Abstract

THE TOPOS OF CULTURE IN THINKING COSMOPOLITANISM Between globalism and nationalism, the hegemonic Westernization of cultures and the — no less tyrannical— indigenization of non-Western cultures, the economic logic of globalization’s inevitability and grassroots efforts to “globalize from below,” cosmopolitanism re-emerges today as a guiding ideal for envisioning and institutionalizing an international civil society. Whereas modernist debates on cosmopolitanism were fueled by antinomies such as engagement versus estrangement, patriotism versus universalism, sentiment versus detached reason, today cosmopolitanism is endorsed as a dialectic that resolves such antinomies. This dialectic reconciliation of the local and the global in the cosmopolitan ideal has been transcribed pedagogically in Martha Nussbaum’s organic figure of the concentric circles.

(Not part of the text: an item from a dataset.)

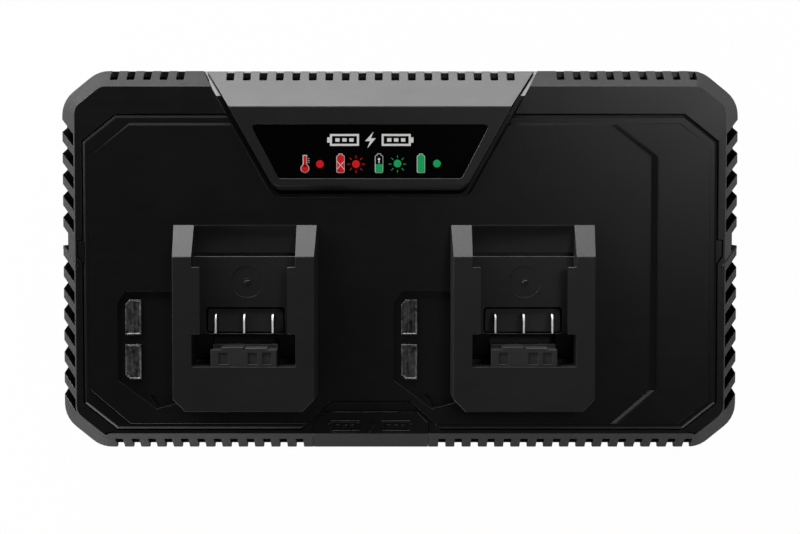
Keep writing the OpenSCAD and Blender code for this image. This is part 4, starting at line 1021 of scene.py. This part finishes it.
    def _green(self) -> bmesh.types.BMesh:
        """Green fills, dots and rays."""
        shape = bmesh.new()
        self._cell(shape, Charge.CHARGING, Layer.FILL, high=self.charged_to)
        self._cell(shape, Charge.FULL, Layer.FILL)
        for state in (Charge.CHARGING, Charge.FULL):
            Shaper.disc(shape, self._at(self.dot_x[state], self.green_dot_dy, Layer.FILL), self.dot_r)
        self._rays(shape, self.dot_x[Charge.CHARGING])
        return shape

    def _rays(self, shape: bmesh.types.BMesh, x: float) -> None:
        """Short strokes round a flashing dot."""
        for ray in range(self.rays):
            turn = ray * math.tau / self.rays
            dx, dy = math.cos(turn) * self.ray_reach, math.sin(turn) * self.ray_reach
            Shaper.plate(shape, self._at(x + dx, dy, Layer.FILL), *self.ray_size, math.degrees(turn))


class Side(Enum):
    """Which of the two docks."""

    LEFT = "left"
    RIGHT = "right"


@dataclass
class PackDock:
    """A dock for one slide-on pack, with its stop block, terminal carrier and blades."""

    side: Side
    rounding: float = 0.3 * MM
    carrier_rounding: float = 0.2 * MM
    blade_rounding: float = 0.06 * MM
    blade_facing_up: float = 0.5
    body: str = "charger"
    gate_dx: float = 0.9 * MM
    gate_from_rear: float = 29.5 * MM
    platform_z: float = 63.6 * MM
    # Place along X and Y and reach of the nub's lumps, in millimetres
    nub_lumps: tuple[tuple[float, float, float], ...] = ((0.0, 0.0, 1.1), (0.9, 0.35, 0.6), (-0.7, -0.5, 0.7))
    nub_height: float = 0.3 * MM

    def build(self) -> None:
        """Shapes the dock's four parts and the nub that the mould's gate left."""
        side = self.side.value
        rails = Shaper.solid(f"dock_{side}")
        Shaper.piece(rails, f"rails_{side}", DOCK, self.body, "dock", [f"dock_{side}"], self.rounding)
        stop = Shaper.solid(f"stop_block_{side}")
        Shaper.piece(stop, f"pads_{side}", STOP, self.body, "stop", [f"stop_block_{side}"], self.rounding)
        carrier = Shaper.solid(f"terminal_carrier_{side}")
        Shaper.piece(
            carrier,
            f"contact_base_{side}",
            CARRIER,
            self.body,
            "terminal_carrier",
            [f"terminal_carrier_{side}"],
            self.carrier_rounding,
        )
        blades = Shaper.solid(f"terminal_blades_{side}")
        # Faces that look up get the near-white blade top finish, a painted highlight.
        for face in blades.faces:
            face.material_index = int(face.normal.z > self.blade_facing_up)
        Shaper.piece(
            blades,
            f"contact_blades_{side}",
            [BLADE, BLADE_TOP_HIGHLIGHT],
            self.body,
            "blade",
            [f"terminal_blades_{side}"],
            self.blade_rounding,
        )
        self._gate_nub()

    def _gate_nub(self) -> None:
        """A torn, shiny nub in the middle of the gate mark."""
        low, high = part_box(f"dock_{self.side.value}")
        x = (low.x + high.x) / 2 + self.gate_dx
        at = Matrix.Translation((x, high.y - self.gate_from_rear, self.platform_z))
        nub = bmesh.new()
        for dx, dy, reach in self.nub_lumps:
            size = Matrix.Diagonal((reach * MM, reach * MM * 0.8, self.nub_height, 1.0))
            place = at @ Matrix.Translation((dx * MM, dy * MM, 0.0)) @ size
            bmesh.ops.create_icosphere(nub, subdivisions=3, radius=1.0, matrix=place)
        Shaper.piece(nub, f"gate_nub_{self.side.value}", NUB, self.body, "dock")


@dataclass
class StatusWindow:
    """One frosted window whose rim is painted lighter, as a painted highlight."""

    node: str
    rim: float = 0.6 * MM
    dish: float = 0.35 * MM
    rounding: float = 0.15 * MM
    rim_highlight_number: int = 1
    body: str = "charger"

    def build(self) -> None:
        """Shapes the window and sinks its face inside the rim."""
        shape = Shaper.solid(self.node, whole_faces=True)
        top = max(shape.faces, key=lambda face: (round(face.calc_center_median().z, 5), face.calc_area()))
        inner = bmesh.ops.inset_region(
            shape, faces=[top], thickness=self.rim, depth=0.0, use_even_offset=True
        )
        # The rim faces get the lighter rim finish, a painted highlight.
        for face in inner["faces"]:
            face.material_index = self.rim_highlight_number
        for edge in top.edges:
            for face in edge.link_faces:
                if face is not top:
                    face.material_index = self.rim_highlight_number
        slope = bmesh.ops.inset_region(
            shape, faces=[top], thickness=self.dish, depth=-self.dish, use_even_offset=True
        )
        for face in slope["faces"]:
            face.material_index = self.rim_highlight_number
        name = self.node.replace("lens", "window")
        Shaper.piece(shape, name, [LENS, LENS_RIM_HIGHLIGHT], self.body, "lens", [self.node], self.rounding)


@dataclass
class Underside:
    """What shows below and between the shells: feet and screws."""

    rounding: float = 0.3 * MM
    body: str = "charger"

    def build(self) -> None:
        """Shapes the feet and dresses the screws."""
        feet = Shaper.solid("rubber_feet")
        Shaper.piece(feet, "feet", FOOT, self.body, "foot_rubber", ["rubber_feet"], self.rounding)
        for node in ("case_screws", "deck_screws", "dock_screws", "board_screws"):
            Shaper.dress_node(node, ZINC)


@dataclass
class PowerSupply:
    """The boards and what stands on them."""

    finishes: dict[str, Finish] = field(
        default_factory=lambda: {
            "main_board": BOARD,
            "led_board_left": BOARD,
            "led_board_right": BOARD,
            "leds_left": EMITTER,
            "leds_right": EMITTER,
            "inlet_pins": PIN,
            "mains_leads": LEAD,
            "output_leads_left": LEAD,
            "output_leads_right": LEAD,
            "lead_sockets": SOCKET,
            "transformer_core": FERRITE,
            "transformer_bobbin": WINDING,
            "mains_choke": CHOKE,
            "fuse": FUSE,
            "bulk_capacitors": SLEEVE,
            "output_capacitors": SLEEVE,
            "heat_sink_input": SINK,
            "heat_sink_output": SINK,
            "power_transistors": PACKAGE,
            "output_diodes": PACKAGE,
        }
    )
    rounding: float = 0.25 * MM
    body: str = "charger"

    def build(self) -> None:
        """Dresses the parts and shapes the mains inlet."""
        for node, finish in self.finishes.items():
            Shaper.dress_node(node, finish)
        inlet = Shaper.solid("mains_inlet")
        Shaper.piece(inlet, "mains_socket", INLET, self.body, "inlet", ["mains_inlet"], self.rounding)


@dataclass
class CoolingFan:
    """The fan's frame, and its rotor that turns."""

    frame_rounding: float = 0.25 * MM
    rotor_rounding: float = 0.15 * MM

    def build(self) -> None:
        """Shapes both."""
        frame = Shaper.solid("fan_frame")
        Shaper.piece(frame, "fan_housing", FAN, "charger", "fan", ["fan_frame"], self.frame_rounding)
        rotor = Shaper.solid("fan_rotor")
        Shaper.piece(rotor, "fan_wheel", FAN, "fan", "fan", ["fan_rotor"], self.rotor_rounding)


# ---------------------------------------------------------------- Studio


@dataclass(frozen=True)
class Softbox:
    """One soft light: a glowing rectangle that looks at the charger."""

    name: str
    at: tuple[float, float, float]
    width: float
    height: float
    watts: float

    def hang(self, target: Vector) -> None:
        """Adds the light.

        Args:
            target: the point it looks at.
        """
        lamp = bpy.data.lights.new(self.name, "AREA")
        lamp.shape = "RECTANGLE"
        lamp.size = self.width
        lamp.size_y = self.height
        lamp.energy = self.watts
        held = bpy.data.objects.new(self.name, lamp)
        held.location = self.at
        held.rotation_euler = (target - Vector(self.at)).to_track_quat("-Z", "Y").to_euler()
        bpy.context.scene.collection.objects.link(held)


@dataclass
class Studio:
    """Camera, lights, world and floor."""

    eye: tuple[float, float, float] = (0.0, 0.0293, 0.8339)
    tilt: float = -0.0420
    lens_mm: float = 66.7
    floor_size: float = 6.0
    air: float = 0.03
    glow: float = 0.985
    paper: tuple[Colour, Colour] = ((0.78, 0.78, 0.78), (0.82, 0.82, 0.82))
    target: tuple[float, float, float] = (0.0, 0.0, 0.05)
    softboxes: tuple[Softbox, ...] = (
        Softbox("rear window", (-0.4, 1.3, 0.32), 2.3, 0.6, 45.0),
        Softbox("rear left window", (-1.1, 1.2, 0.32), 1.0, 0.6, 10.0),
        Softbox("front left window", (-0.8, -1.3, 0.3), 1.2, 0.6, 14.0),
        Softbox("front right window", (0.9, -1.2, 0.3), 1.2, 0.6, 6.0),
        Softbox("left window", (-1.3, 0.6, 0.3), 1.0, 0.5, 6.6),
        Softbox("overhead", (0.62, 0.45, 1.5), 0.5, 0.6, 2.9),
    )

    def set_up(self) -> None:
        """Builds the studio."""
        self._camera()
        self._world()
        self._floor()
        for box in self.softboxes:
            box.hang(Vector(self.target))
        view = bpy.context.scene.view_settings
        view.view_transform = "Standard"

    def _camera(self) -> None:
        """A camera straight above, tilted a little to the front."""
        lens = bpy.data.cameras.new("camera")
        lens.lens = self.lens_mm
        lens.sensor_width = 36.0
        lens.clip_start = 0.01
        held = bpy.data.objects.new("camera", lens)
        held.location = self.eye
        held.rotation_euler = (self.tilt, 0.0, 0.0)
        bpy.context.scene.collection.objects.link(held)
        bpy.context.scene.camera = held

    def _seen(self, desk: NodeDesk) -> Sock:
        """1 where the camera sees the surface, also through a clear piece, and 0 for its light."""
        path = desk.node("ShaderNodeLightPath")
        seen = Sock(desk, path.outputs["Is Camera Ray"])
        return seen.highest(Sock(desk, path.outputs["Is Transmission Ray"]))

    def _world(self) -> None:
        """Even air that the camera sees as white."""
        world = bpy.data.worlds.new("studio air")
        world.use_nodes = True
        bpy.context.scene.world = world
        desk = NodeDesk(world.node_tree)
        lit = desk.node("ShaderNodeBackground", {}, {"Color": (1.0, 1.0, 1.0, 1.0), "Strength": self.air})
        white = desk.node("ShaderNodeBackground", {}, {"Color": (1.0, 1.0, 1.0, 1.0), "Strength": 1.0})
        mixed = desk.node(
            "ShaderNodeMixShader", {}, {0: self._seen(desk), 1: lit.outputs[0], 2: white.outputs[0]}
        )
        out = desk.node("ShaderNodeOutputWorld")
        desk.tree.links.new(mixed.outputs[0], out.inputs["Surface"])

    def _floor(self) -> None:
        """A wide pale floor."""
        shape = bmesh.new()
        bmesh.ops.create_grid(shape, x_segments=1, y_segments=1, size=self.floor_size / 2)
        mesh = bpy.data.meshes.new("floor")
        shape.to_mesh(mesh)
        shape.free()
        floor = bpy.data.objects.new("floor", mesh)
        bpy.context.scene.collection.objects.link(floor)
        material = bpy.data.materials.new("floor paper")
        material.use_nodes = True
        desk = NodeDesk(material.node_tree)
        colour = desk.blended(desk.noise(per_metre=9.0), *self.paper)
        paper = desk.node("ShaderNodeBsdfPrincipled", {}, {"Base Color": colour, "Roughness": 0.9})
        glow = desk.node("ShaderNodeEmission", {}, {"Color": (1.0, 1.0, 1.0, 1.0), "Strength": 1.0})
        mixed = desk.node(
            "ShaderNodeMixShader",
            {},
            {0: self._seen(desk) * self.glow, 1: paper.outputs[0], 2: glow.outputs[0]},
        )
        desk.surface(mixed)
        mesh.materials.append(material)


def main() -> None:
    """Builds the sub-assemblies in order and sets up the studio."""
    logging.basicConfig(level=logging.INFO, format="%(message)s")
    Studio().set_up()
    CaseShells().build()
    DeckPanel().build()
    StatusDisplay().build()
    for side in Side:
        PackDock(side).build()
    for node in ("lens_left_rear", "lens_left_front", "lens_right_rear", "lens_right_front"):
        StatusWindow(node).build()
    Underside().build()
    PowerSupply().build()
    CoolingFan().build()
    bpy.context.view_layer.update()


if __name__ == "__main__":
    main()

According to this cosmopolitan figure of growth and learning, the ethical self orients itself from smaller circles of local identifications and cultural affiliations to larger circles, to reach the outer and also broadest circle of belongingness, that of “humanity as a whole.” Considering local identifications and affiliations as a “source of richness” in cosmopolitan life rather than the departure point for a journey of uprootedness towards the cosmopolitan self, Nussbaum articulates the dialectic in a regressive rather than linear manner: “Our task as citizens of the world will be to ‘draw the circles somehow toward the center,’ making all human beings more like our fellow city dwellers, and so forth. In general, we should think of nobody as a stranger, as outside our sphere of concern and obligation.”